Once all these prerequisites are defined, it is usual to realize with the editor a Proof of Concept (PoC). However, in the specific case of a Machine Learning solution, the PoC will answer several specific questions:

  • Do my currently collected data allow me to have quickly satisfactory results? Machine Learning solutions require the analysis of a very large amount of data potentially enriched by repositories that can be cross-referenced from several sources. It is therefore necessary to make sure in advance with the editor that the data currently collected already allows to obtain first results.
  • How long will the learning phase last in my context? Some Machine Learning solutions produce results only after several months or even years because the learning phases can be extremely long due to the specific context of each company. The possibility to use a log history for tests would allow you to free yourself from a significant learning period.

Specific questions will also have to be addressed in order to anticipate the longer term:

  • Will it be possible to enrich the analyses with other types of data? Machine Learning solutions allow you to perform analyses on many types of data that may have heterogeneous formats, so it is necessary to be able to ensure that the analyses can be enriched with new types of data collected.
  • Will it be possible to implement new detection algorithms? The possibility of being able to customize these solutions by adding new types of algorithms (and potentially independently) is not negligible.
  • How can I be sure that my publisher is always at the cutting edge of technology?

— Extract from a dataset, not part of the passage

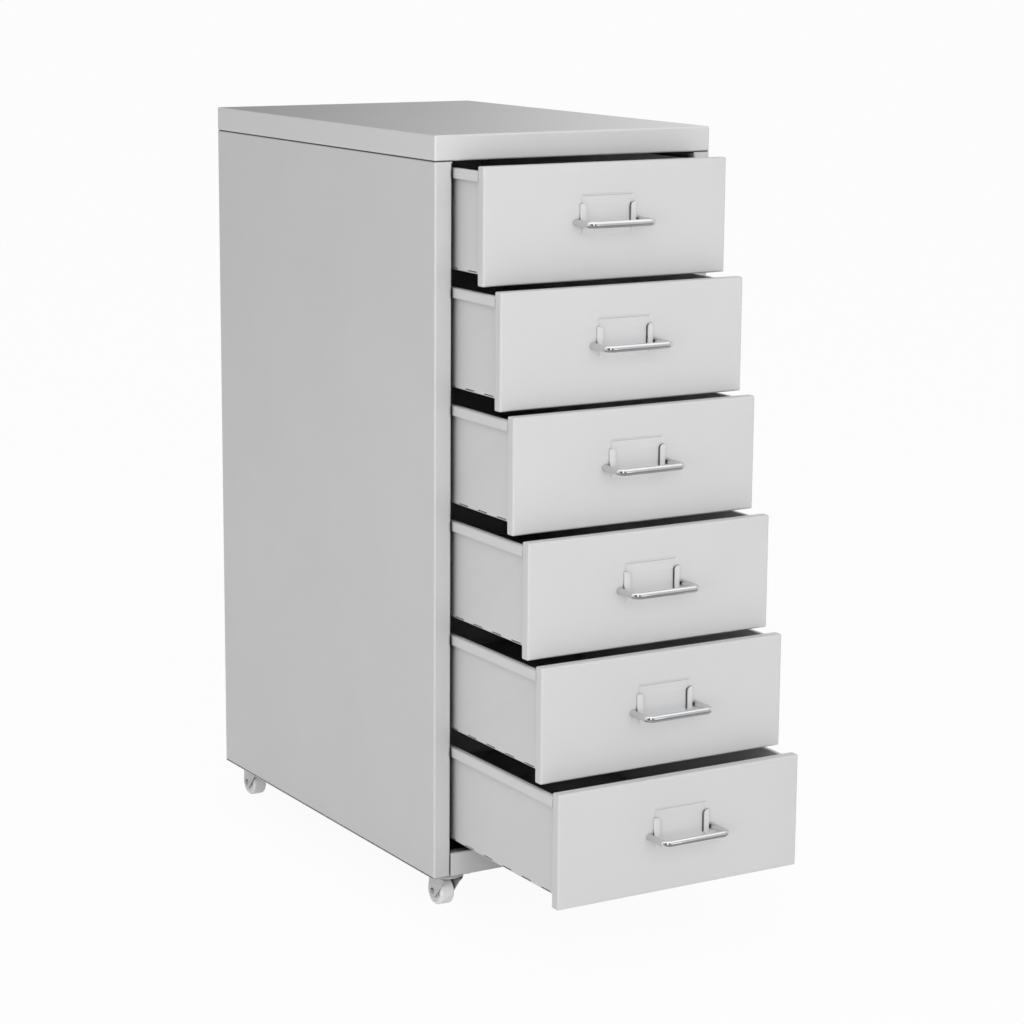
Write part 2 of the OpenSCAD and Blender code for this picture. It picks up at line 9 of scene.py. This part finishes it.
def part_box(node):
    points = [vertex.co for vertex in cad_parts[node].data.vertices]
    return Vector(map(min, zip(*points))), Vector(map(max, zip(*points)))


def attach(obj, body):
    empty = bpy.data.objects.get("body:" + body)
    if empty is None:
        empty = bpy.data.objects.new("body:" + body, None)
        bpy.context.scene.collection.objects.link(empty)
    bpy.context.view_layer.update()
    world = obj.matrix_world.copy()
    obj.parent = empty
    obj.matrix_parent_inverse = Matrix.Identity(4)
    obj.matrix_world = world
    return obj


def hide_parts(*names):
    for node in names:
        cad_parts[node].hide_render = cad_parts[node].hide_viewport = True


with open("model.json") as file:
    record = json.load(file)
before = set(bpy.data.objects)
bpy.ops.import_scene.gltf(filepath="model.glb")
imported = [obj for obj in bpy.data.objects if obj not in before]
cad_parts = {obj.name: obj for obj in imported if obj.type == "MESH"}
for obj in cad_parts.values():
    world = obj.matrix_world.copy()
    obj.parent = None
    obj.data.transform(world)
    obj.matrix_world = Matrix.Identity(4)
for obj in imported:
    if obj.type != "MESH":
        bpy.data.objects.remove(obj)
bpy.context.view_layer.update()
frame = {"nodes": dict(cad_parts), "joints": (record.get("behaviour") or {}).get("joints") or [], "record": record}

Given the exponential evolution of techniques on this subject, it is important to ensure that the publisher continues to be at the forefront of technology in order to offer new means of defense against attacks that are becoming increasingly complex.

Preparing to protect the data life cycle

Detection methods based on behavioral analysis require the collection and processing of sensitive/personal data. Thus, especially in the case where the solution is hosted by the editor, issues related to the use of the data will have to be addressed as soon as possible. On the one hand, contractual security requirements will of course need to be reinforced, and on the other hand it may be useful to use upstream solutions that enable more secure processing of the data lifecycle.

For example, startups like SARUS are working on masking personal data, allowing data scientists to perform Machine Learning without accessing source data. Startups like HAZY are working on generating synthetic data that keeps the statistical value of the useful data, but loses its sensitive nature. This type of solution also allows to artificially enlarge the sample provided, and to obtain an almost unlimited amount of data, which can be very useful in the context of a PoC where currently available data is limited.

Once the relevance of the solution is validated, the adventure is just beginning!

Through our various experiences, we have been able to forge a conviction: the market is mature enough to provide interesting results, especially on the four use cases mentioned above. The implementation of such tools will be effective if the solutions are connected to a rich ecosystem and meet a specific need. Indeed, the implementation of one solution can be a success or a failure in two different contexts. The result will depend on the clarity of the need, the scope targeted, the expertise available (Cybersecurity and Data Science), and the availability of the data (quality and quantity).

While choosing a Machine Learning solution is not easy, the best way to get an idea quickly is to realize a PoC that can be quick and involving little engagement: we have seen with some of our customers that solutions were already showing interesting results after only two weeks of PoC.

Keeping in mind that the PoC is only the beginning of the adventure. It will result in the launch of an exciting project lasting several months (analysis of new types of alerts, discovery of new techniques …), bringing a real added value in security (detection of new events …), boosting a new breath within the operational security teams (prioritization of efforts, possibility of optimizing redundant tasks …).